------ SUPPLIED INFORMATION ------

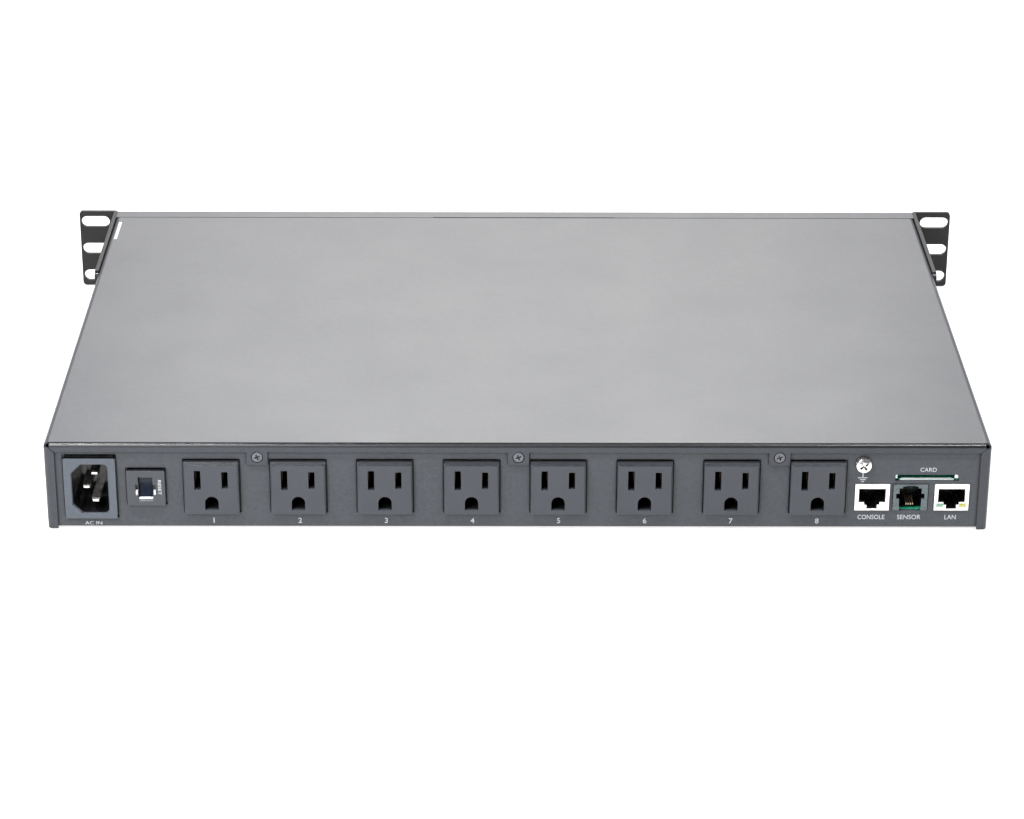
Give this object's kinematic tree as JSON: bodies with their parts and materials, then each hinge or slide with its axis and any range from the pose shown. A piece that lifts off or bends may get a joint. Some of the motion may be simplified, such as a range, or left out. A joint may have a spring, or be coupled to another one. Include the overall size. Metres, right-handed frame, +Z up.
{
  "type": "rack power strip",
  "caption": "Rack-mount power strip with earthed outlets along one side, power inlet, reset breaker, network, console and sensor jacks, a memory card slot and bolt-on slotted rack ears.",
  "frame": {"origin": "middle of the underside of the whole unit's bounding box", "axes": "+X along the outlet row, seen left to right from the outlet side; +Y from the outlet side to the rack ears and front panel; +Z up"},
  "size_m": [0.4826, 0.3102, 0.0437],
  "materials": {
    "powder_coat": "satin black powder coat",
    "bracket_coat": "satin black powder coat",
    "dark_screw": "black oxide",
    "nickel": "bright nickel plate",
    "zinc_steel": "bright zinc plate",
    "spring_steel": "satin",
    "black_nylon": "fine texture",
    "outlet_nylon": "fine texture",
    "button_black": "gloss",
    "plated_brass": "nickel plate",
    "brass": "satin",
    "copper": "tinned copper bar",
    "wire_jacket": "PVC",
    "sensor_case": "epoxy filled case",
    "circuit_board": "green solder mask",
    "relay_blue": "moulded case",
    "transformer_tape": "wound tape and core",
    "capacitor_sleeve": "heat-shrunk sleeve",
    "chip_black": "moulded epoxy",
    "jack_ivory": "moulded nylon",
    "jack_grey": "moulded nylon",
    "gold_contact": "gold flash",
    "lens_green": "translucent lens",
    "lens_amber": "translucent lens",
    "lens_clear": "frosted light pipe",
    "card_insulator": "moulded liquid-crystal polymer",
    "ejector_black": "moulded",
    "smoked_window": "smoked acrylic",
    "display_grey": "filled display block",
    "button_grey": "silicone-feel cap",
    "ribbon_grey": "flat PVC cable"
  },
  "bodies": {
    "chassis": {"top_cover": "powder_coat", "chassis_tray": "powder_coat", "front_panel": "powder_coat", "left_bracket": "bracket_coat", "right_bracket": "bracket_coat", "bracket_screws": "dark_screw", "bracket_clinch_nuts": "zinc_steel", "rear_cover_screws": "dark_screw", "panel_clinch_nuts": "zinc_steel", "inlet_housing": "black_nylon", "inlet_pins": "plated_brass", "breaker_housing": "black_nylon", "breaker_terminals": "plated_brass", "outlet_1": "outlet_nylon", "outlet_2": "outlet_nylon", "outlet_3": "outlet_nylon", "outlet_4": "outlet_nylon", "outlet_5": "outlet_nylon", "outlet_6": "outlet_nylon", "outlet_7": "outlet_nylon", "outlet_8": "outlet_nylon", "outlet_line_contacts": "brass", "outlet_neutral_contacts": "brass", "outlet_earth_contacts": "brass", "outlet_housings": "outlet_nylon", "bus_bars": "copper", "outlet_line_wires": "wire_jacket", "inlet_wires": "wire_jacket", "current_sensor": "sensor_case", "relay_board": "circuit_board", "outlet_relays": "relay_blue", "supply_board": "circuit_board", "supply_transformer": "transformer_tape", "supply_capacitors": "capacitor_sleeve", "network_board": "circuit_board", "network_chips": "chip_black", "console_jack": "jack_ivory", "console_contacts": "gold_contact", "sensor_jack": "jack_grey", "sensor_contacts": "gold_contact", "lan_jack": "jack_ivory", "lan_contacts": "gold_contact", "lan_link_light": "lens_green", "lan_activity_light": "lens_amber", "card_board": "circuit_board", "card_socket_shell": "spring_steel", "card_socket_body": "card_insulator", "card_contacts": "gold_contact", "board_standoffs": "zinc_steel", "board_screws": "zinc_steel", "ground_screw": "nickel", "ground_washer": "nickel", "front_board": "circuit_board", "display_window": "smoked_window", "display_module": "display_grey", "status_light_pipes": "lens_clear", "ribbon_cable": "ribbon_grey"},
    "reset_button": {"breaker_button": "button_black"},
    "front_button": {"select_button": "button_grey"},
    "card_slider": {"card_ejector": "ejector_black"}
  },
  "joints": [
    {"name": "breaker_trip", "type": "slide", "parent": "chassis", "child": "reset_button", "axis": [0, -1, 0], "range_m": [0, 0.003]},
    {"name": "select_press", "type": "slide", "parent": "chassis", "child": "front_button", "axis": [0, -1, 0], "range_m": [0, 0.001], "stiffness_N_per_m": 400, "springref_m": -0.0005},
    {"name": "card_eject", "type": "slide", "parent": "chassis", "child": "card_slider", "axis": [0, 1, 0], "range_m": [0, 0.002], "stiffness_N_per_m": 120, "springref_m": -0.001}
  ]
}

------
------ SUPPLIED INFORMATION ------

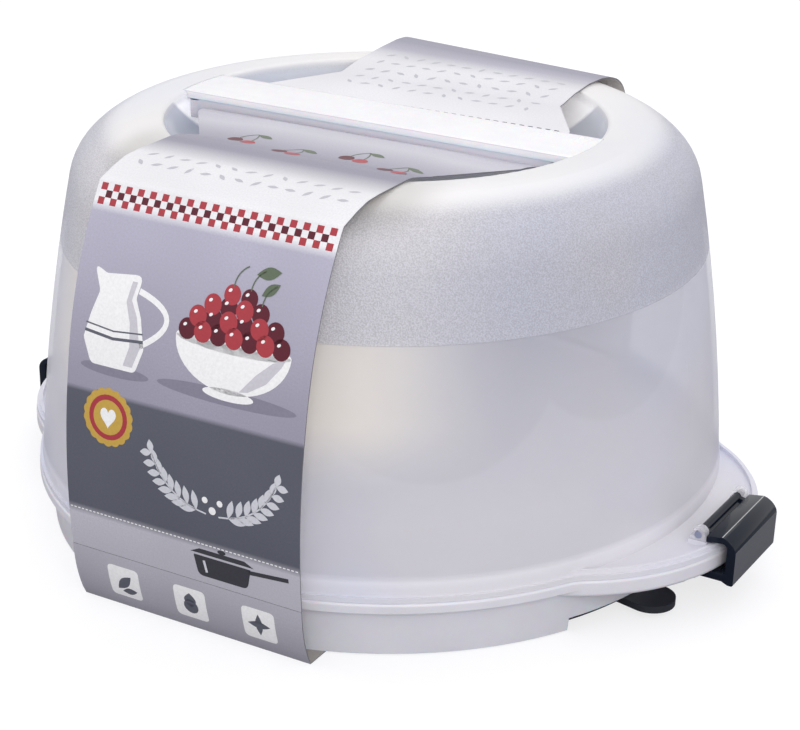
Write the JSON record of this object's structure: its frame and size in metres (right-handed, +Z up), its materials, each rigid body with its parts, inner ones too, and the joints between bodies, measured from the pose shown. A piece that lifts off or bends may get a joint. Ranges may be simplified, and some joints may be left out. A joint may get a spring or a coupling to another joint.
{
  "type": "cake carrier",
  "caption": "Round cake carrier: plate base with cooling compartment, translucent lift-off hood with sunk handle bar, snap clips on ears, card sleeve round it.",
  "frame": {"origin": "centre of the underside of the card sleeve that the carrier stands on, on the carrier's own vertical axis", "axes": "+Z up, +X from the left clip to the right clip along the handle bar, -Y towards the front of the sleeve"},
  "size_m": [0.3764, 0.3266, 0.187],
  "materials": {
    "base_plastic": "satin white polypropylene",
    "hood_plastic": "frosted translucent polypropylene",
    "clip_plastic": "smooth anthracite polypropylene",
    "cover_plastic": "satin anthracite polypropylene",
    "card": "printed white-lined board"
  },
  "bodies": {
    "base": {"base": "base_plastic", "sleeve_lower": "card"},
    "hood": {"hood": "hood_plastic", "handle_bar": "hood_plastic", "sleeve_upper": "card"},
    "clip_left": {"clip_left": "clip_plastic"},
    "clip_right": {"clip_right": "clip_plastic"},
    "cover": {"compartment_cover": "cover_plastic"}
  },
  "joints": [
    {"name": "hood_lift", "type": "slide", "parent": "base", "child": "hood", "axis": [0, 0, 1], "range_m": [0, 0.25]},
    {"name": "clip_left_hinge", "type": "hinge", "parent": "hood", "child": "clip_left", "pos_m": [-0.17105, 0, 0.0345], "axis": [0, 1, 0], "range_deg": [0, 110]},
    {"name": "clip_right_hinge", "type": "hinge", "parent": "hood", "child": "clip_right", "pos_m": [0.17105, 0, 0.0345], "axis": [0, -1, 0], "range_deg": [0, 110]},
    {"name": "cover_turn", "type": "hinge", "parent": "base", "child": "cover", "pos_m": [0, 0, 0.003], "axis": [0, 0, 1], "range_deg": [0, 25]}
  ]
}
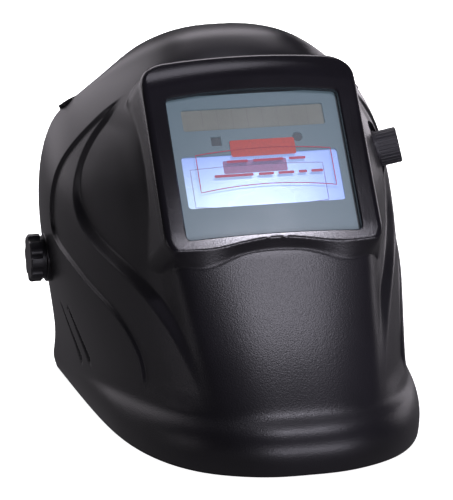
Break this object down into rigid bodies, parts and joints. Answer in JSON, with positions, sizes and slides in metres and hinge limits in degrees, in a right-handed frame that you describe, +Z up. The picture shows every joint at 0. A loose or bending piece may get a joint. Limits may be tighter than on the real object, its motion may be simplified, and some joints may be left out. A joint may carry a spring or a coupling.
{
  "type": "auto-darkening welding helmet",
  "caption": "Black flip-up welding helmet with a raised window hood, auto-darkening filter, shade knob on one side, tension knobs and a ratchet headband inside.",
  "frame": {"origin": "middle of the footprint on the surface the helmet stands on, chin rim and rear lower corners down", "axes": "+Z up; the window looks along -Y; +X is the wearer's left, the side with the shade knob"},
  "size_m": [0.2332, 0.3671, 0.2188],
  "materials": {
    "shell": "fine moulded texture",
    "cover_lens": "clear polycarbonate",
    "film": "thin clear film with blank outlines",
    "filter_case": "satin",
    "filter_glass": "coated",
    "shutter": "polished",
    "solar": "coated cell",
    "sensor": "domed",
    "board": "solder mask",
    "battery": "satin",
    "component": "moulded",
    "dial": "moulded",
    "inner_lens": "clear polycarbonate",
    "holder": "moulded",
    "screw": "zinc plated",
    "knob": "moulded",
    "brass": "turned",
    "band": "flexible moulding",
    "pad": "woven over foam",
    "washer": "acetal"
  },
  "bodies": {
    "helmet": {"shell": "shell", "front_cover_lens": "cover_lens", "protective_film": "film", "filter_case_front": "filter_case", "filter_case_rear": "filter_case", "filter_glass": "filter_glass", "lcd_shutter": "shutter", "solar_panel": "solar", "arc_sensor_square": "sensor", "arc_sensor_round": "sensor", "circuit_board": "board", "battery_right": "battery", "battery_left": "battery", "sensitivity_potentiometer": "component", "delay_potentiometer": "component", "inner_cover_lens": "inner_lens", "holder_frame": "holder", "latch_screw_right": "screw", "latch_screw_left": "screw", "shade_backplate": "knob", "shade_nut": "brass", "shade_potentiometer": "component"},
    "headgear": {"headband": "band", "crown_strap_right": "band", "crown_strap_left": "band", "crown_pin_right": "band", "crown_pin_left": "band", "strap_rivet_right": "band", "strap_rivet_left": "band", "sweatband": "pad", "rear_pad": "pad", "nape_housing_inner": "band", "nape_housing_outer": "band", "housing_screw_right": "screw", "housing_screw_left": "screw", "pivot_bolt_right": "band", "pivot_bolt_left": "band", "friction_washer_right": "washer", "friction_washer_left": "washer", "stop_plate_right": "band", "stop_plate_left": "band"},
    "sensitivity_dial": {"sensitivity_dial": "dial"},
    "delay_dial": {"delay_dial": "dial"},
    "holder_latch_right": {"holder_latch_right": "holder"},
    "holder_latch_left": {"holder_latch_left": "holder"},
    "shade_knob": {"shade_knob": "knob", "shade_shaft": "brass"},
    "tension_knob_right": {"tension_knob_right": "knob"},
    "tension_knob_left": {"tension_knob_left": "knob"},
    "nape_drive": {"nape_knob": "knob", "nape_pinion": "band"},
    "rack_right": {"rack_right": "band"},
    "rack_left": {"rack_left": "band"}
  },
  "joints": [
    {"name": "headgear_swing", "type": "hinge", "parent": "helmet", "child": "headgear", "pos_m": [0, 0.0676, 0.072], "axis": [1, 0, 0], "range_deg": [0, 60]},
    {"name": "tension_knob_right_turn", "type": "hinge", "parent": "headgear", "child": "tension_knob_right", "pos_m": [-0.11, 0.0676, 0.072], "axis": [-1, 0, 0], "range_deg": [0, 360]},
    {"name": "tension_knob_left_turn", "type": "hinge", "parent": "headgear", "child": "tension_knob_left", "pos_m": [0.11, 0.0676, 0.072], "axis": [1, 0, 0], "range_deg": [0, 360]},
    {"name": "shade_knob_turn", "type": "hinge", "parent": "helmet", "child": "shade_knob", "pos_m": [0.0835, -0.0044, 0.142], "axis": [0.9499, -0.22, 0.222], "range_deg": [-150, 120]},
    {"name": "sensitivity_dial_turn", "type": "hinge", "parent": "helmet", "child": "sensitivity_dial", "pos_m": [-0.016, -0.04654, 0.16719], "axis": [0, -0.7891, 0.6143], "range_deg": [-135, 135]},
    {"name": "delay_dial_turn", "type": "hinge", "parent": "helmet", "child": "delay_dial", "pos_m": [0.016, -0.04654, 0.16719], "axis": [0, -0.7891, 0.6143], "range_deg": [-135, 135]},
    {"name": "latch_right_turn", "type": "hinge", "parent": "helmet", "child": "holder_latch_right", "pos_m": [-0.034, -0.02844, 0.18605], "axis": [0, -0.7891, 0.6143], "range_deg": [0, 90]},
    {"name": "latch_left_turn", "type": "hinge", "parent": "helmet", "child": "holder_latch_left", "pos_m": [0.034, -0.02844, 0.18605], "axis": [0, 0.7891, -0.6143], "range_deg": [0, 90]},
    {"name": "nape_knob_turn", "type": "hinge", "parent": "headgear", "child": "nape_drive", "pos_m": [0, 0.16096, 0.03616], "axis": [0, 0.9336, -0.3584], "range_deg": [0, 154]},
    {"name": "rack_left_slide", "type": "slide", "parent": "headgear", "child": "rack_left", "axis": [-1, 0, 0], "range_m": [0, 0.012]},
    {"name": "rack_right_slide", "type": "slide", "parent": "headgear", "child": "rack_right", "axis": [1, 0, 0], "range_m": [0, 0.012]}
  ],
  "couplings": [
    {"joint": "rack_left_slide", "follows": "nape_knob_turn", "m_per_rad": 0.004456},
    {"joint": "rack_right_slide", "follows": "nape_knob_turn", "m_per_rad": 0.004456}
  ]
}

------

> WHAT YOU SHOULD DO: Extract, from the material above, each line holding the word "with".

> EXERCISE RESULT:
Give this object's kinematic tree as JSON: bodies with their parts and materials, then each hinge or slide with its axis and any range from the pose shown. A piece that lifts off or bends may get a joint. Some of the motion may be simplified, such as a range, or left out. A joint may have a spring, or be coupled to another one. Include the overall size. Metres, right-handed frame, +Z up.
  "caption": "Rack-mount power strip with earthed outlets along one side, power inlet, reset breaker, network, console and sensor jacks, a memory card slot and bolt-on slotted rack ears.",
Write the JSON record of this object's structure: its frame and size in metres (right-handed, +Z up), its materials, each rigid body with its parts, inner ones too, and the joints between bodies, measured from the pose shown. A piece that lifts off or bends may get a joint. Ranges may be simplified, and some joints may be left out. A joint may get a spring or a coupling to another joint.
  "caption": "Round cake carrier: plate base with cooling compartment, translucent lift-off hood with sunk handle bar, snap clips on ears, card sleeve round it.",
Break this object down into rigid bodies, parts and joints. Answer in JSON, with positions, sizes and slides in metres and hinge limits in degrees, in a right-handed frame that you describe, +Z up. The picture shows every joint at 0. A loose or bending piece may get a joint. Limits may be tighter than on the real object, its motion may be simplified, and some joints may be left out. A joint may carry a spring or a coupling.
  "caption": "Black flip-up welding helmet with a raised window hood, auto-darkening filter, shade knob on one side, tension knobs and a ratchet headband inside.",
  "frame": {"origin": "middle of the footprint on the surface the helmet stands on, chin rim and rear lower corners down", "axes": "+Z up; the window looks along -Y; +X is the wearer's left, the side with the shade knob"},
    "film": "thin clear film with blank outlines",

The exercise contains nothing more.